From a fiscal perspective, the UK Treasury’s worry is twofold. First, the release of $300bn in frozen assets could fuel capital flight out of the Gulf region, destabilising currencies from Riyadh to Dubai. Second, a fully-fledged Iranian oil return would send crude prices sliding, further squeezing Russia’s war economy and easing inflation in the West. That sounds good on paper, but it also means lower tax revenues for the Treasury and a weaker pound as energy imports cheapen.
The markets, ever the cynical bookmakers, are already pricing in these asterisks. The FTSE 100 dipped 0.3% on the news, while the 10-year gilt yield edged up by 5 basis points. Investors are hedging: they bought the rumour of peace but are selling the reality of ambiguity. Inflation expectations, which had been tamed by central bank hawkishness, are now flickering again. The Bank of England will be watching this closely, as any spike in energy or asset prices could derail its delicate tightening path.
Meanwhile, the capital flight risk is real. Iran’s frozen assets are held largely in China, South Korea, and Japan. Should those funds be mobilised, we could see a surge in Middle Eastern real estate and European luxury goods – exactly the kind of hot money that makes treasuries nervous. The UK’s position as a global financial centre means it will inevitably attract some of this liquidity, but also the volatility that comes with it.

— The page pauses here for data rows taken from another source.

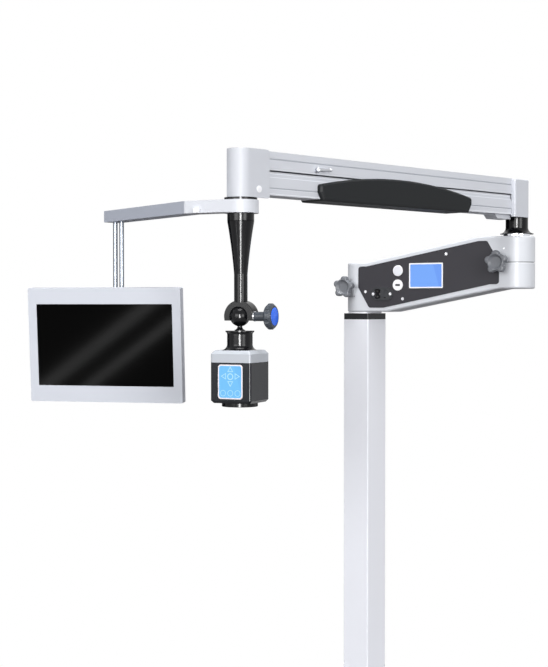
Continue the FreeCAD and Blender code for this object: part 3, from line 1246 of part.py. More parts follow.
def arm_grip():
    """Soft grip round the lower beam: curved on top, flat below, its upper edge clear of the upper beam."""
    half = BEAM_WIDTH / 2
    out = half + GRIP_SIDE
    low = LOWER_PIN - LOWER_BEAM_LOW - GRIP_UNDER
    x0, x1 = GRIP_SPAN
    tip, knee = LOWER_PIN + GRIP_TIPS, LOWER_PIN + GRIP_KNEES
    top = V((x0 + x1) / 2, -out, LOWER_PIN + GRIP_TOP)
    below = [V(x1, -out, tip), V(x1, -out, knee), V(x1 - GRIP_SLANT, -out, low), V(x0 + GRIP_SLANT, -out, low),
             V(x0, -out, knee), V(x0, -out, tip)]
    edges = [Part.Arc(below[-1], top, below[0]).toShape()]
    edges += [Part.LineSegment(start, end).toShape() for start, end in zip(below, below[1:])]
    body = Part.Face(Part.Wire(edges)).extrude(V(0, 2 * out, 0))
    corners = [e for e in body.Edges if e.BoundBox.YLength > out and abs(e.CenterOfMass.z - knee) > 1]
    body = body.makeFillet(GRIP_CORNER, corners)
    rims = [e for e in body.Edges if abs(abs(e.CenterOfMass.y) - out) < 1e-6]
    body = body.makeChamfer(GRIP_BEVEL, rims)
    step = LOWER_PIN + LOWER_STEP
    body = body.cut(box(x0 - 1, x1 + 1, -half, half, LOWER_PIN - LOWER_BEAM_LOW, step + 1))
    clear = half + 2 * SEAT_GAP
    return body.cut(box(x0 - 1, x1 + 1, -clear, clear, step, LOWER_PIN + GRIP_TOP + 10))


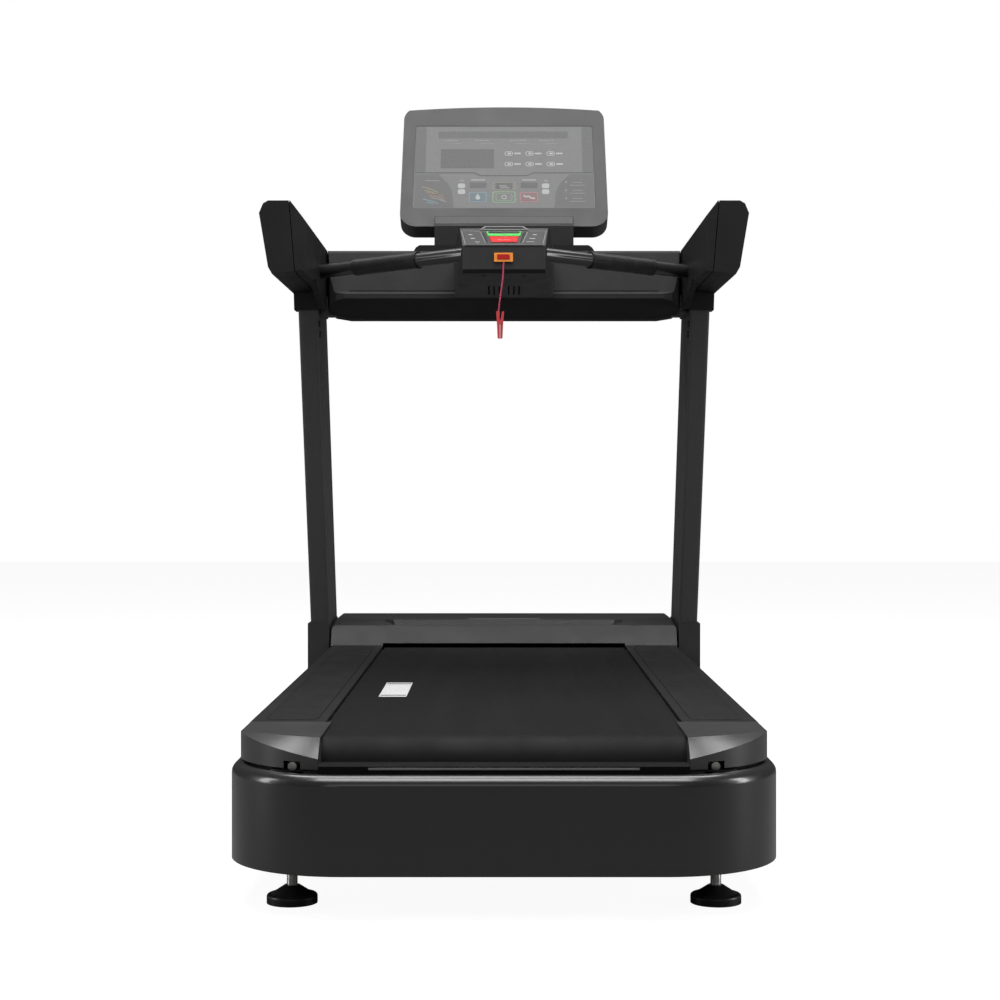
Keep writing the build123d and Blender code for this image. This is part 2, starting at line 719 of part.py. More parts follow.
def button_face(name, grow):
    """Outline of one key on the pod's slope, grown on every side."""
    low_half, low, high, high_half = BUTTONS[name]
    if name == "stop_button":
        low_half, high_half = high_half, low_half
    points = [(-low_half - grow, low - grow), (low_half + grow, low - grow),
              (high_half + grow, high + grow), (-high_half - grow, high + grow)]
    return pod_slope() * make_face(Polyline(*points, close=True))


def button(name):
    """One sprung key, standing a little proud of the panel."""
    normal = pod_slope().z_dir
    face = button_face(name, 0)
    return extrude(face, 2.6, dir=normal) + extrude(face, 5.0, dir=-normal)


def button_wells():
    """Wells that the two keys move in."""
    normal = pod_slope().z_dir
    wells = [extrude(button_face(name, BUTTON_GAP), 10, dir=normal)
             + extrude(button_face(name, BUTTON_GAP), 5.0 + BUTTON_TRAVEL + 0.5, dir=-normal)
             for name in BUTTONS]
    return wells[0] + wells[1]


def pod_housing():
    """Console pod that reaches out of the dashboard, with its key and lanyard socket."""
    def profile(inset):
        return [
            (POD_FRONT_Y + inset, 1077 + inset),
            (POD_FRONT_Y + inset, POD_FRONT_TOP - inset),
            (POD_RIDGE_Y, POD_RIDGE_Z - inset * 1.3),
            (205, POD_RIDGE_Z - inset * 1.3),
            (423.8, 1140 - inset),
            (398, 1066),
            (384, 1060),
            (384, 1050 + inset),
            (322, 1047 + inset),
            (74 + inset, 1070 + inset),
        ]

    def plan(inset):
        return [(-82 + inset, 40), (82 - inset, 40), (107 - inset, 330), (107 - inset, 440),
                (-107 + inset, 440), (-107 + inset, 330)]

    outer = side_prism(profile(0), (-120, 120)) & plan_prism(plan(0), (1000, 1200))
    inner = side_prism(profile(12), (-120, 120)) & plan_prism(plan(5), (1000, 1200))
    bars = rod(*bar_path(), BAR_R)
    dash = side_prism(dash_profile(0), (-DASH_HALF, DASH_HALF))
    shell = outer - inner - bars - mirrored(bars) - dash
    socket = block((-16, 14), (40, 90), (1096, 1106))
    vents = [block((x - 1.5, x + 1.5), (205, 300), (1040, 1075))
             for x in (-32, -21, -10, 10, 21, 32)]
    for vent in vents:
        shell = shell - vent
    return shell - socket - panel_plate(0.2) - button_wells()


def panel_plate(grow):
    """Solid of the key panel, grown sideways by grow."""
    low_half, high_half = 77 + grow, 86 + grow
    points = [(-low_half, 5 - grow), (low_half, 5 - grow), (high_half, 94 + grow),
              (-high_half, 94 + grow)]
    plane = pod_slope()
    face = plane * make_face(Polyline(*points, close=True))
    return extrude(face, 1.0, dir=plane.z_dir) + extrude(face, 2.0, dir=-plane.z_dir)


def pod_panel():
    """Key panel let into the pod's slope."""
    return panel_plate(0) - button_wells()


def console_tray():
    """Raised block on the dashboard that the display's neck stands on."""
    outline = [(-201, DASH_TOP), (-196, 1169), (-188, 1174), (188, 1174), (196, 1169),
               (201, DASH_TOP)]
    return front_prism(outline, (440, 548))


def display_plane():
    """Plane of the display's face: X to the right, Y up the screen, Z towards the user."""
    y, z = DISPLAY_FOOT
    lean = DISPLAY_LEAN
    return Plane(origin=(0, y, z), x_dir=(1, 0, 0), z_dir=(0, -math.cos(lean), math.sin(lean)))


def display_slab(width, low, high, corner, near, far, crowned=False):
    """Rounded slab parallel to the display's face, between two depths behind it."""
    plane = display_plane()
    half_low, half_high = (width / 2 + DISPLAY_FLARE * (0.5 - v / DISPLAY_HEIGHT)
                           for v in (low, high))
    face = make_face(Polyline((-half_low, low), (half_low, low), (half_high, high),
                              (-half_high, high), close=True))
    face = fillet(face.vertices(), corner)
    if crowned:
        face = face & (Pos(0, high - CROWN_R) * Circle(CROWN_R))
    slab = extrude(Pos(0, 0, -far) * face, far - near)
    return plane * slab


def display_back():
    """Rear tub of the display."""
    corner, height = DISPLAY_CORNER, DISPLAY_HEIGHT
    tub = display_slab(DISPLAY_WIDTH, 0, height, corner, BEZEL_DEPTH, DISPLAY_DEPTH, crowned=True)
    hollow = display_slab(DISPLAY_WIDTH - 8, 4, height - 4, corner - 4, 0, DISPLAY_DEPTH - 4,
                          crowned=True)
    return tub - hollow


def display_bezel():
    """Front frame of the display."""
    frame = display_slab(DISPLAY_WIDTH, 0, DISPLAY_HEIGHT, DISPLAY_CORNER, 0, BEZEL_DEPTH,
                         crowned=True)
    return frame - display_slab(2 * SCREEN_HALF, *SCREEN_SPAN, 6, -5, BEZEL_DEPTH + 4)


def display_screen():
    """Printed screen set in the frame."""
    gap = 0.3
    low, high = SCREEN_SPAN
    return display_slab(2 * (SCREEN_HALF - gap), low + gap, high - gap, 5.7, 1, BEZEL_DEPTH)


def control_board():
    """Circuit board behind the screen, on a spacer from the tub."""
    spacer = display_slab(60, 80, 110, 3, 16, DISPLAY_DEPTH - 4.1)
    return display_slab(380, 60, 270, 4, 14, 16) + spacer


def display_point(up, depth):
    """Y and Z of a point up the display's face, at a depth behind it."""
    y, z = DISPLAY_FOOT
    lean = DISPLAY_LEAN
    return (y + up * math.sin(lean) + depth * math.cos(lean),
            z + up * math.cos(lean) - depth * math.sin(lean))


def display_neck():
    """Short column under the display, with a lip over its lower edge and a back plate."""
    gap = 0.4
    lip, back = 8.0, DISPLAY_DEPTH + 14
    outline = [
        (472, 1174),
        display_point(-4, -lip),
        display_point(22, -lip),
        display_point(22, -gap),
        display_point(-gap, -gap),
        display_point(-gap, DISPLAY_DEPTH + gap),
        display_point(120, DISPLAY_DEPTH + gap),
        display_point(120, back),
        display_point(0, back + 6),
        (548, 1174),
    ]
    return side_prism(outline, (-NECK_HALF, NECK_HALF))


def safety_key():
    """Safety key: a framed cap on the pod's face and a blade in its socket."""
    cap = block((-20, 18), (POD_FRONT_Y - 4.2, POD_FRONT_Y - 0.2), (1092, 1110))
    blade = block((-15.6, 13.6), (POD_FRONT_Y - 0.2, 86), (1096.4, 1105.6))
    return cap + blade


LANYARD_R = 1.5
LANYARD_ROUTE = [(-1, 57.8, 1092), (-1.6, 57.0, 1068), (-4.6, 57.6, 1041), (-8.6, 57.0, 1016),
                 (-11.0, 56.0, 991)]


def turn_radii(points):
    """Largest tidy arc at each inner point: 0.45 of the shorter run over tan(half turn)."""
    radii = []
    for before, here, after in zip(points, points[1:], points[2:]):
        one = Vector(*here) - Vector(*before)
        two = Vector(*after) - Vector(*here)
        half_turn = math.radians(one.get_angle(two)) / 2
        radii.append(0.45 * min(one.length, two.length) / math.tan(half_turn))
    return radii


def lanyard():
    """Cord from the safety key to its clip."""
    radii = turn_radii(LANYARD_ROUTE)
    path = FilletPolyline(*LANYARD_ROUTE, radius=radii)
    start = Plane(origin=path @ 0, z_dir=path % 0)
    tube = sweep(start * Circle(LANYARD_R), path=path)
    expected = math.pi * LANYARD_R ** 2 * path.length
    print("lanyard radii", [round(r) for r in radii], "length", round(path.length, 1),
          "volume ratio", round(tube.volume / expected, 4))
    return tube


CLIP_PIVOT = (-5.0, 970.0)      # X, Z of the clip's pin
CLIP_Y = (51.5, 58.5)


def lanyard_clip():
    """Fixed half of the clip: an ear that the cord ends on, a jaw, and the pin's cheeks."""
    half = front_prism([(-16, 991), (-9, 991), (-9, 970), (-8.3, 968), (-8.3, 936), (-13, 937),
                        (-14.5, 968)], (50, 60))
    cheek_outline = [(-12, 974), (-2, 974), (-2, 966), (-12, 966)]
    cheeks = front_prism(cheek_outline, (50, 51.2)) + front_prism(cheek_outline, (58.8, 60))
    x, z = CLIP_PIVOT
    pin = rod((x, 50, z), (x, 60, z), 1.5)
    return half + cheeks + pin


def clip_jaw():
    """Sprung half of the clip, which turns on the pin."""
    half = front_prism([(-4, 991), (0.5, 991), (-1.5, 970), (-3, 937), (-7.7, 936), (-7.7, 969),
                        (-7, 974)], CLIP_Y)
    x, z = CLIP_PIVOT
    return half - rod((x, 40, z), (x, 70, z), 1.5 + RUN_FIT)


def frame_bolts():
    """Button-headed bolts: uprights to crossbar, and uprights to the base's outriggers."""
    face = UPRIGHT_X[0]
    top = [bar_x((face - 4, face), y, z, 7) for y, z in ((432, 998), (446, 976))]
    return group(both_sides(*top, *foot_bolts()))


# ---- write one STEP for each sub-part ----
def build():
    """Every sub-part of the treadmill, by name."""
    parts = {
        "base_frame": base_frame(),
        "skirt_rear": skirt_part((REAR_Y - 1, COVER_REAR_Y - 0.5)),
        "skirt_front": skirt_part((967, FRONT_Y + 1)) - block((150, 200), (990, 1030), (110, 145)),
        "power_inlet": power_inlet(),
        "lift_motor": lift_motor(),
        "lift_frame": lift_frame(),
        "lift_screw": lift_screw(),
        "hinge_pins": hinge_pins(),
        "frame_bolts": frame_bolts(),
        "crossbar": crossbar(),
        "dashboard_cover": dash_half((300, DASH_SPLIT_Y)),
        "dashboard_back": dash_half((DASH_SPLIT_Y, 700)),
        "console_tray": console_tray(),
        "pod_housing": pod_housing(),
        "pod_panel": pod_panel(),
        "start_button": button("start_button"),
        "stop_button": button("stop_button"),
        "display_neck": display_neck(),
        "display_back": display_back(),
        "display_bezel": display_bezel(),
        "display_screen": display_screen(),
        "control_board": control_board(),
        "safety_key": safety_key(),
        "lanyard": lanyard(),
        "lanyard_clip": lanyard_clip(),
        "clip_jaw": clip_jaw(),
        "deck_frame": deck_frame(),
        "running_board": running_board(),
        "deck_cushions": deck_cushions(),
        "running_belt": running_belt(),
        "rear_bumper": rear_bumper(),
        "motor_hood": motor_hood(),
        "drive_motor": drive_motor(),
        "motor_flywheel": motor_flywheel(),
        "drive_belt": drive_belt(),
        "motor_controller": motor_controller(),
        "front_roller": roller(FRONT_ROLLER_Y, True),
        "rear_roller": roller(REAR_ROLLER_Y, False),
        "roller_axles": roller_axles(),
        "tension_bolts": tension_bolts(),
    }
    pairs = {
        "upright": upright(),
        "foot_cover": foot_cover(),
        "wing_outer": wing_outer(),
        "wing_inner": wing_inner(),
        "handlebar": handlebar(),
        "grip": grip(),
        "side_rail": side_rail(),
        "end_cap": end_cap(),
    }
    for name, shape in pairs.items():
        parts[name + "_right"] = shape
        parts[name + "_left"] = mirrored(shape)
    parts.update(feet())
    return parts


os.makedirs("parts", exist_ok=True)
for node, shape in build().items():
    export_step(shape, "parts/" + node + ".step")
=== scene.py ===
import json
import math

import bpy
from mathutils import Matrix, Vector
from mathutils.bvhtree import BVHTree


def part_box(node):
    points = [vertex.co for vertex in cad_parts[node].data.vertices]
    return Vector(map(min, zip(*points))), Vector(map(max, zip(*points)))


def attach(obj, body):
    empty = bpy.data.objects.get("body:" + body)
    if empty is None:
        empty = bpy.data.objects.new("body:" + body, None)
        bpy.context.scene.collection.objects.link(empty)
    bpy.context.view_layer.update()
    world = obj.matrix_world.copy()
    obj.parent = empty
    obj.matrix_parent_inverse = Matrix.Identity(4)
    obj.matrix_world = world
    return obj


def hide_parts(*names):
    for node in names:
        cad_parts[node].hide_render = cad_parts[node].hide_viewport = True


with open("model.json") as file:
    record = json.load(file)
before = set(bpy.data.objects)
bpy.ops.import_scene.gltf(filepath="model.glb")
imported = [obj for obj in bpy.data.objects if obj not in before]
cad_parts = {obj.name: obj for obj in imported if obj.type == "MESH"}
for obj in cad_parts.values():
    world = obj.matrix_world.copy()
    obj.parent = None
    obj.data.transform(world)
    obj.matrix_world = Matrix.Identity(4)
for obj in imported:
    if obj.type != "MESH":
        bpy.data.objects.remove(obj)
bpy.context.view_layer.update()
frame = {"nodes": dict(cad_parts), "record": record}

# A motorised treadmill, in metres: +X to the user's right, +Y forward, +Z up.
# The CAD nodes are the frame; what follows gives them materials and adds the fine pieces.

MM = 0.001


# ---------------------------------------------------------------- camera, light, stage
FOCAL = 1896 / 1000             # focal length over the frame's width
CAMERA_AT = (0.0, -3.78, 0.64)
LENS_SHIFT = (-0.004, -0.015)   # across and up, as parts of the frame's width
SENSOR = 36.0


def make_camera():
    """Level camera behind the treadmill, looking forward along the deck."""
    data = bpy.data.cameras.new("camera")
    data.sensor_width = SENSOR
    data.lens = FOCAL * SENSOR
    data.shift_x, data.shift_y = LENS_SHIFT
    camera = bpy.data.objects.new("camera", data)
    camera.location = CAMERA_AT
    camera.rotation_euler = (math.radians(90), 0, 0)
    bpy.context.scene.collection.objects.link(camera)
    bpy.context.scene.camera = camera


def area_light(name, at, target, size, power):
    """Rectangular softbox aimed at a point."""
    data = bpy.data.lights.new(name, "AREA")
    data.shape = "RECTANGLE"
    data.size, data.size_y = size
    data.energy = power
    light = bpy.data.objects.new(name, data)
    light.location = at
    aim = Vector(target) - Vector(at)
    light.rotation_euler = aim.to_track_quat("-Z", "Y").to_euler()
    bpy.context.scene.collection.objects.link(light)


LIGHTS = {                      # position, aim, width and height in metres, power in watts
    "top_box": ((0, 1.2, 4.6), (0, 0.4, 0.3), (4.6, 1.8), 150),
    "tail_box": ((0, -1.3, 4.6), (0, -0.9, 0.3), (3.6, 1.0), 110),
    "back_box": ((0, -2.7, 4.6), (0, 0.2, 0.8), (4.4, 1.2), 118),
    "low_box": ((0, -5.5, 1.6), (0, 0.0, 0.6), (3.0, 1.2), 12),
    "left_strip": ((-4.4, -1.2, 1.5), (0, -0.2, 0.6), (1.0, 2.8), 62),
    "right_strip": ((4.4, -1.2, 1.5), (0, -0.2, 0.6), (1.0, 2.8), 82),
}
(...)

The nuclear question, of course, is the albatross. Without robust verification measures, sanctions relief is a leap of faith. Iran could use the newfound liquidity to accelerate its enrichment programme, turning $300bn into a bargaining chip for even bigger concessions. This is not just a geopolitical risk; it is a direct threat to the stability of the global monetary system. If the dollar-denominated oil trade is disrupted by a nuclear standoff, all bets are off.
In the City, we know that every transaction has a cost. The cost of this deal is uncertainty. And uncertainty, as any trader will tell you, is a tax on everyone. The UK Treasury’s assessment will no doubt focus on the practicalities: how to ensure that sanctions relief does not become a funding stream for regional instability. But the broader issue is whether the West can afford to leave a $300bn question mark hanging over the world’s most volatile region.
The bottom line is this: the US-Iran deal is a step towards peace, but it is a baby step on a minefield. For the markets, it is a churn of hope and fear. For the Treasury, it is a fine-tuning exercise that could easily go wrong. Until the nuclear question is answered, I would recommend caution. Keep your eyes on the gilt yields and the oil futures. The real test is yet to come.